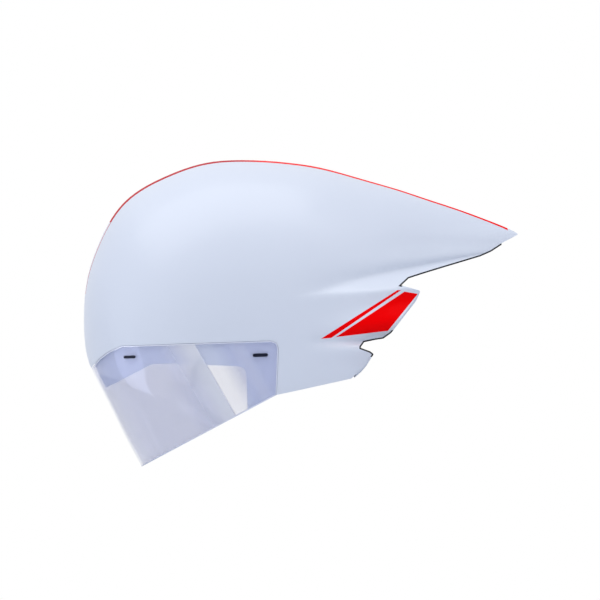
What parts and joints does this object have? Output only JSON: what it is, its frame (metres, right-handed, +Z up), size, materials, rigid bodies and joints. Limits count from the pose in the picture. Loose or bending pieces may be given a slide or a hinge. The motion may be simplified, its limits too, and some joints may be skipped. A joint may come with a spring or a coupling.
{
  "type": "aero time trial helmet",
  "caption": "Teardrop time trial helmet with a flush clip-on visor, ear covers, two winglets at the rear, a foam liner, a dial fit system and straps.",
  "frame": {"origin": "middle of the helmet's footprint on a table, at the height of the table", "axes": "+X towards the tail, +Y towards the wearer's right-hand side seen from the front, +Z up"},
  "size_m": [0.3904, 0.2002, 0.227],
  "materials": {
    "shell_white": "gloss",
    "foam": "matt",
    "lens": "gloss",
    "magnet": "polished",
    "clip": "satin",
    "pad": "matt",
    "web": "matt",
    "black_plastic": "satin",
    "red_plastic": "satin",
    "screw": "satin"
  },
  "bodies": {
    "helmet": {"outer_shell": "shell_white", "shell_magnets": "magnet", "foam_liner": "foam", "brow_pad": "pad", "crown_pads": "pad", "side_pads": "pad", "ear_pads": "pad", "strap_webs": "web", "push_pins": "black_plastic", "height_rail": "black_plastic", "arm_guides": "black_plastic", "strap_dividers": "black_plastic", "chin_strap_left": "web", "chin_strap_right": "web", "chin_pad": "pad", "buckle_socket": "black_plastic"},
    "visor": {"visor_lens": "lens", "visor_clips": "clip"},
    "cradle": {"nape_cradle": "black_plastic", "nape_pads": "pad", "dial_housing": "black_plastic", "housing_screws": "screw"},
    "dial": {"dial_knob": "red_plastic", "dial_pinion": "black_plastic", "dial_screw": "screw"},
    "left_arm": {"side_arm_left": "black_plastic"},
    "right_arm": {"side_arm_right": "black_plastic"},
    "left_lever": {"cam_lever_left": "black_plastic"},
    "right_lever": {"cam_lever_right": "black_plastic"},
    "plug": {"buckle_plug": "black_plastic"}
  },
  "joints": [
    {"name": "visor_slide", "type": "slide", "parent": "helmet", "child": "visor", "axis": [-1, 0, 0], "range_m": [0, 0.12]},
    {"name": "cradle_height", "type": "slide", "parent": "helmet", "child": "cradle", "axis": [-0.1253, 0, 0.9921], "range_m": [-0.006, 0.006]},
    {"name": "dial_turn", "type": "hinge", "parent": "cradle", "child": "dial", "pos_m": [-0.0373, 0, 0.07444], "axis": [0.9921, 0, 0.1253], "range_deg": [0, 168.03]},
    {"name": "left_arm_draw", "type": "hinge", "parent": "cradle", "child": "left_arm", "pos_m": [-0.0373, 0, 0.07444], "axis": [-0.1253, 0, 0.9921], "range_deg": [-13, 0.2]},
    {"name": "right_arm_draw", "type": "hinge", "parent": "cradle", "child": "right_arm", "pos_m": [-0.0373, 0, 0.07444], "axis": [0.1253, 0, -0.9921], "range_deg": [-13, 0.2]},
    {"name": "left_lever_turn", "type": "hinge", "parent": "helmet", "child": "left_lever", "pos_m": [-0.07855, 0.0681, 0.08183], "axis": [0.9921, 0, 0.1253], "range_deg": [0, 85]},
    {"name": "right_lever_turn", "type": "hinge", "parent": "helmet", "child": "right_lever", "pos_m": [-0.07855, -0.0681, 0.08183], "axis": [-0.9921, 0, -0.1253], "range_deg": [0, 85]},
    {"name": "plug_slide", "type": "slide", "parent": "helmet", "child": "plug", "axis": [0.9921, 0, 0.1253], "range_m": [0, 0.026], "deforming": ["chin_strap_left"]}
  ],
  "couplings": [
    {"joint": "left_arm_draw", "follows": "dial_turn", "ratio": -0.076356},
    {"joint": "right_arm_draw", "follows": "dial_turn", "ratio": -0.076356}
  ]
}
= = = = =
* PROBLEM REQUIREMENTS:
Word for word, restate all of the data shown above.

* ANSWER:
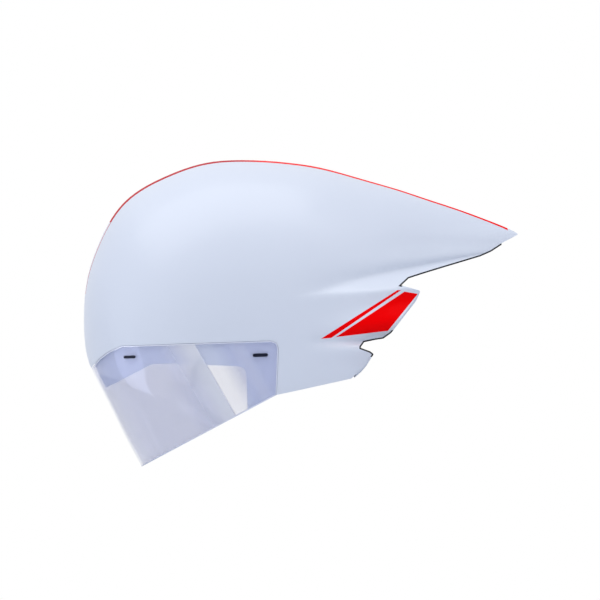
What parts and joints does this object have? Output only JSON: what it is, its frame (metres, right-handed, +Z up), size, materials, rigid bodies and joints. Limits count from the pose in the picture. Loose or bending pieces may be given a slide or a hinge. The motion may be simplified, its limits too, and some joints may be skipped. A joint may come with a spring or a coupling.
{
  "type": "aero time trial helmet",
  "caption": "Teardrop time trial helmet with a flush clip-on visor, ear covers, two winglets at the rear, a foam liner, a dial fit system and straps.",
  "frame": {"origin": "middle of the helmet's footprint on a table, at the height of the table", "axes": "+X towards the tail, +Y towards the wearer's right-hand side seen from the front, +Z up"},
  "size_m": [0.3904, 0.2002, 0.227],
  "materials": {
    "shell_white": "gloss",
    "foam": "matt",
    "lens": "gloss",
    "magnet": "polished",
    "clip": "satin",
    "pad": "matt",
    "web": "matt",
    "black_plastic": "satin",
    "red_plastic": "satin",
    "screw": "satin"
  },
  "bodies": {
    "helmet": {"outer_shell": "shell_white", "shell_magnets": "magnet", "foam_liner": "foam", "brow_pad": "pad", "crown_pads": "pad", "side_pads": "pad", "ear_pads": "pad", "strap_webs": "web", "push_pins": "black_plastic", "height_rail": "black_plastic", "arm_guides": "black_plastic", "strap_dividers": "black_plastic", "chin_strap_left": "web", "chin_strap_right": "web", "chin_pad": "pad", "buckle_socket": "black_plastic"},
    "visor": {"visor_lens": "lens", "visor_clips": "clip"},
    "cradle": {"nape_cradle": "black_plastic", "nape_pads": "pad", "dial_housing": "black_plastic", "housing_screws": "screw"},
    "dial": {"dial_knob": "red_plastic", "dial_pinion": "black_plastic", "dial_screw": "screw"},
    "left_arm": {"side_arm_left": "black_plastic"},
    "right_arm": {"side_arm_right": "black_plastic"},
    "left_lever": {"cam_lever_left": "black_plastic"},
    "right_lever": {"cam_lever_right": "black_plastic"},
    "plug": {"buckle_plug": "black_plastic"}
  },
  "joints": [
    {"name": "visor_slide", "type": "slide", "parent": "helmet", "child": "visor", "axis": [-1, 0, 0], "range_m": [0, 0.12]},
    {"name": "cradle_height", "type": "slide", "parent": "helmet", "child": "cradle", "axis": [-0.1253, 0, 0.9921], "range_m": [-0.006, 0.006]},
    {"name": "dial_turn", "type": "hinge", "parent": "cradle", "child": "dial", "pos_m": [-0.0373, 0, 0.07444], "axis": [0.9921, 0, 0.1253], "range_deg": [0, 168.03]},
    {"name": "left_arm_draw", "type": "hinge", "parent": "cradle", "child": "left_arm", "pos_m": [-0.0373, 0, 0.07444], "axis": [-0.1253, 0, 0.9921], "range_deg": [-13, 0.2]},
    {"name": "right_arm_draw", "type": "hinge", "parent": "cradle", "child": "right_arm", "pos_m": [-0.0373, 0, 0.07444], "axis": [0.1253, 0, -0.9921], "range_deg": [-13, 0.2]},
    {"name": "left_lever_turn", "type": "hinge", "parent": "helmet", "child": "left_lever", "pos_m": [-0.07855, 0.0681, 0.08183], "axis": [0.9921, 0, 0.1253], "range_deg": [0, 85]},
    {"name": "right_lever_turn", "type": "hinge", "parent": "helmet", "child": "right_lever", "pos_m": [-0.07855, -0.0681, 0.08183], "axis": [-0.9921, 0, -0.1253], "range_deg": [0, 85]},
    {"name": "plug_slide", "type": "slide", "parent": "helmet", "child": "plug", "axis": [0.9921, 0, 0.1253], "range_m": [0, 0.026], "deforming": ["chin_strap_left"]}
  ],
  "couplings": [
    {"joint": "left_arm_draw", "follows": "dial_turn", "ratio": -0.076356},
    {"joint": "right_arm_draw", "follows": "dial_turn", "ratio": -0.076356}
  ]
}